#### Challenge:
Copy down every line where the string "follow" shows up.

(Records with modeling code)
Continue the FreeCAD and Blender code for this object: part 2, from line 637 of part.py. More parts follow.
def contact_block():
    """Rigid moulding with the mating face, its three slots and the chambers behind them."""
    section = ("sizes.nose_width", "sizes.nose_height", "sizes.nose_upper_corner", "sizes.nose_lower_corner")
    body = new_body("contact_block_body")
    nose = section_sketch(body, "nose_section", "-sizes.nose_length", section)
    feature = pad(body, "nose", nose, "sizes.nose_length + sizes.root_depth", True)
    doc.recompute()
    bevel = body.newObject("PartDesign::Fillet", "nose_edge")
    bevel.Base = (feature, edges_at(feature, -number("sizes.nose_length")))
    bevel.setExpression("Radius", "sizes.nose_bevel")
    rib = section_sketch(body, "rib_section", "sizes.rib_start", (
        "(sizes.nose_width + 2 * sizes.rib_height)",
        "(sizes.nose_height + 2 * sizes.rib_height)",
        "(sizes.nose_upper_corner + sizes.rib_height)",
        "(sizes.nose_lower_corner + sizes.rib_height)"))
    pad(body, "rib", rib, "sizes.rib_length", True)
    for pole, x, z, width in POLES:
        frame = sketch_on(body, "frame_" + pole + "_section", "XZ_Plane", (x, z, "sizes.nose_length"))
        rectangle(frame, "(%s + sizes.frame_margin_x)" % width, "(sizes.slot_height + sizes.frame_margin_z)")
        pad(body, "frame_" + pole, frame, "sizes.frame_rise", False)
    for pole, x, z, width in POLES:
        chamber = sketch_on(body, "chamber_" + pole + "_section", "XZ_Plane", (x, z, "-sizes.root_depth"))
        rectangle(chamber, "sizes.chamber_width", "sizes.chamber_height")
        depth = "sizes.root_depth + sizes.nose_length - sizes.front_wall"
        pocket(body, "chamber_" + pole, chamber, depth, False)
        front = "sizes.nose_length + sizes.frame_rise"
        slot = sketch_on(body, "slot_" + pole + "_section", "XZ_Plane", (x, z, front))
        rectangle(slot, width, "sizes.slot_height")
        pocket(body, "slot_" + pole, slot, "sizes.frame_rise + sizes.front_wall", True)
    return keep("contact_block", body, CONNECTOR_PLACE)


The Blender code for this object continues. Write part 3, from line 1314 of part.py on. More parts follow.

#### Task output:
Continue the FreeCAD and Blender code for this object: part 2, from line 637 of part.py. More parts follow.
The Blender code for this object continues. Write part 3, from line 1314 of part.py on. More parts follow.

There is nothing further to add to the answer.